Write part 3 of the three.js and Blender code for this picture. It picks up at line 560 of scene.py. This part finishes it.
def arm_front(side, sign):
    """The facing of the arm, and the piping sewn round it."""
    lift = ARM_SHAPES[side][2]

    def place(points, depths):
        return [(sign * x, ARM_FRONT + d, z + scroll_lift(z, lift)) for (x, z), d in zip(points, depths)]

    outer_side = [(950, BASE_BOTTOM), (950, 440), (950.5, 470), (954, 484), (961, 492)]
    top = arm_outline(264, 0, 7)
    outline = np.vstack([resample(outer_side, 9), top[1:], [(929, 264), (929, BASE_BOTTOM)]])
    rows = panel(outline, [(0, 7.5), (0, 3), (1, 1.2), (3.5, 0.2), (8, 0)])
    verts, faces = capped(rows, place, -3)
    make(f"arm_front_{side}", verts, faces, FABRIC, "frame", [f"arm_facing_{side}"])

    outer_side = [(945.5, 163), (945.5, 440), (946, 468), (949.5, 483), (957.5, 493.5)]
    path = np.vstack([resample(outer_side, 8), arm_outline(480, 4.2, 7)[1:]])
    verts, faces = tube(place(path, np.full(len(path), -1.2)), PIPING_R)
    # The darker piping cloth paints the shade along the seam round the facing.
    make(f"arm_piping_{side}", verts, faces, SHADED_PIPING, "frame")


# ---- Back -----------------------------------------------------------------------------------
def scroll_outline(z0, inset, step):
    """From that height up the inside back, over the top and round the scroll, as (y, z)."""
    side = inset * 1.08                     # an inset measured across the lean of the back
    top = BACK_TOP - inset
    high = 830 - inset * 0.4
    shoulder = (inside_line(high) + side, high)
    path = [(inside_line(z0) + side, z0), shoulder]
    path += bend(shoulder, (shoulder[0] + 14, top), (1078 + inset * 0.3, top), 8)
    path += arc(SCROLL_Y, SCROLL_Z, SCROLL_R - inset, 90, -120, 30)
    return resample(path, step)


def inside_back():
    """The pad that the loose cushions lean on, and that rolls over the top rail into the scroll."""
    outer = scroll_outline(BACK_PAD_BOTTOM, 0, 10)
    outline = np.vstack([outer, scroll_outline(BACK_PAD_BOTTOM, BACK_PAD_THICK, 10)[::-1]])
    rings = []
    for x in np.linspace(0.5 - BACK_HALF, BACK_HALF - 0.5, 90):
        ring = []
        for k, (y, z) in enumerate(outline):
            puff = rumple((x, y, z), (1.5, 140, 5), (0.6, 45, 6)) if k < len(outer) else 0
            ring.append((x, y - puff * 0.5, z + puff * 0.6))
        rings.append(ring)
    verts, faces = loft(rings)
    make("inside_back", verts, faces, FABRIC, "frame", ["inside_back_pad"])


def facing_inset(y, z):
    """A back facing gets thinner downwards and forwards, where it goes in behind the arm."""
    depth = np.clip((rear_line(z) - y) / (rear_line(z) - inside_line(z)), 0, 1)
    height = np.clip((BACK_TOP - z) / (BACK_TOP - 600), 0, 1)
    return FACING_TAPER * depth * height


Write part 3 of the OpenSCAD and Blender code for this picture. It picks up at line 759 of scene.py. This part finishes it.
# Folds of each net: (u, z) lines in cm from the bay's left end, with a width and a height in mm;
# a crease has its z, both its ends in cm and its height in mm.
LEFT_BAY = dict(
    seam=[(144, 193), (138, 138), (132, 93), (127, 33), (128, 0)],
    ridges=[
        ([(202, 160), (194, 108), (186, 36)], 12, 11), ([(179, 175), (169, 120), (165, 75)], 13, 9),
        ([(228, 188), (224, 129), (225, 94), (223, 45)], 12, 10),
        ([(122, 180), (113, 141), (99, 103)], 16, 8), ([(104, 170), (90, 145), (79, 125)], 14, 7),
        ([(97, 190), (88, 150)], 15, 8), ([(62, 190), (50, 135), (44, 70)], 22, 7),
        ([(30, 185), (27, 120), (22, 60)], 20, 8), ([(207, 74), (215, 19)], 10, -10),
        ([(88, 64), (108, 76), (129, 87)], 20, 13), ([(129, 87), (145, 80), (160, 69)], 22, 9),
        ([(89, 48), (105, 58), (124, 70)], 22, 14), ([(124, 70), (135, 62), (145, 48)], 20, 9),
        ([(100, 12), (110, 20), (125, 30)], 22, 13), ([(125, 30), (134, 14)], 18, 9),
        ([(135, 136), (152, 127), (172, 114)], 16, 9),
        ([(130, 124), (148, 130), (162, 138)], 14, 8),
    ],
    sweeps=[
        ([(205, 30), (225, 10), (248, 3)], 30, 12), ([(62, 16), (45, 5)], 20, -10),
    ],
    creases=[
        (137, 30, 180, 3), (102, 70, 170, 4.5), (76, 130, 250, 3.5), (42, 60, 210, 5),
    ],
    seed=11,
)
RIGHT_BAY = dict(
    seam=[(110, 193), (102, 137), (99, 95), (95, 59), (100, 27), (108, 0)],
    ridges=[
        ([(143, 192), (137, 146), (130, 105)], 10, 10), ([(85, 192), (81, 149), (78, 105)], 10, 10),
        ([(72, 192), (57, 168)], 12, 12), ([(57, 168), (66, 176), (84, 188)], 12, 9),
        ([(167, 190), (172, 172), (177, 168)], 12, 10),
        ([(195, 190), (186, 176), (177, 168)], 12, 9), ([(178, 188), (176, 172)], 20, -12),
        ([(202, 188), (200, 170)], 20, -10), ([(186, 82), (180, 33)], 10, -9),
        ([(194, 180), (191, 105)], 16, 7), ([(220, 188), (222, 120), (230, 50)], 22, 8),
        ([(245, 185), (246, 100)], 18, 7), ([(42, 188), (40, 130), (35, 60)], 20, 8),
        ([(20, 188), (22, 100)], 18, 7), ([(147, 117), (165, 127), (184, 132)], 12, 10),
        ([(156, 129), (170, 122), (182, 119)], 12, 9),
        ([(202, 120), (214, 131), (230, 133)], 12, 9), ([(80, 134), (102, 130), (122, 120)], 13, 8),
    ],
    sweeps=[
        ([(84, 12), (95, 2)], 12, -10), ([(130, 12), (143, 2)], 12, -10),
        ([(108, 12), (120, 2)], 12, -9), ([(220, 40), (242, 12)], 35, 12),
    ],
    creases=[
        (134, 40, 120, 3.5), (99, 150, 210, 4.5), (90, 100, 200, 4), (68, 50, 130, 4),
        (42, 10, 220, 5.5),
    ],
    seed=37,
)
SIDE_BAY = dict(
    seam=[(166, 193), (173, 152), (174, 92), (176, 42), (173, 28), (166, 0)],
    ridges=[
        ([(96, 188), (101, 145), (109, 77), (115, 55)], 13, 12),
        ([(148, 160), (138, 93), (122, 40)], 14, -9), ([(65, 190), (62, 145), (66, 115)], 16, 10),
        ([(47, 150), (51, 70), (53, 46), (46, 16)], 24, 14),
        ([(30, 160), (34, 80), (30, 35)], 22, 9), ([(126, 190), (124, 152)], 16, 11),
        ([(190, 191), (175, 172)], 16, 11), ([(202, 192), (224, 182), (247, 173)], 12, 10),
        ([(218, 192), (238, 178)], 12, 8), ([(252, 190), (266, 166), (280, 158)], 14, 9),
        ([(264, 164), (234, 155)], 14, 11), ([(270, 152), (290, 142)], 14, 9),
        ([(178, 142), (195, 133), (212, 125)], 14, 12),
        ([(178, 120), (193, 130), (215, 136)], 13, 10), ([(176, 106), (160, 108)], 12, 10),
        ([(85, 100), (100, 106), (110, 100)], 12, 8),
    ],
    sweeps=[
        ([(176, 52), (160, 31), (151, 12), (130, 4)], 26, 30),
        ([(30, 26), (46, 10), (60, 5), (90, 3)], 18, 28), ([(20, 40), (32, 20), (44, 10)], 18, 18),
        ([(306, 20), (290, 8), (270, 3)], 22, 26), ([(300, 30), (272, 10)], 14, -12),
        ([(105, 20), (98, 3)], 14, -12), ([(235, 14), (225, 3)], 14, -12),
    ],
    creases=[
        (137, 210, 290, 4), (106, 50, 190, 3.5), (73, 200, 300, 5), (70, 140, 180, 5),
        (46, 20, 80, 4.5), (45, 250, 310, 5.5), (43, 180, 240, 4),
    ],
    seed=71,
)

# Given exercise
Identify each line in the records above containing the word "Write"; copy those lines.

# Task response
Write part 3 of the three.js and Blender code for this picture. It picks up at line 560 of scene.py. This part finishes it.
Write part 3 of the OpenSCAD and Blender code for this picture. It picks up at line 759 of scene.py. This part finishes it.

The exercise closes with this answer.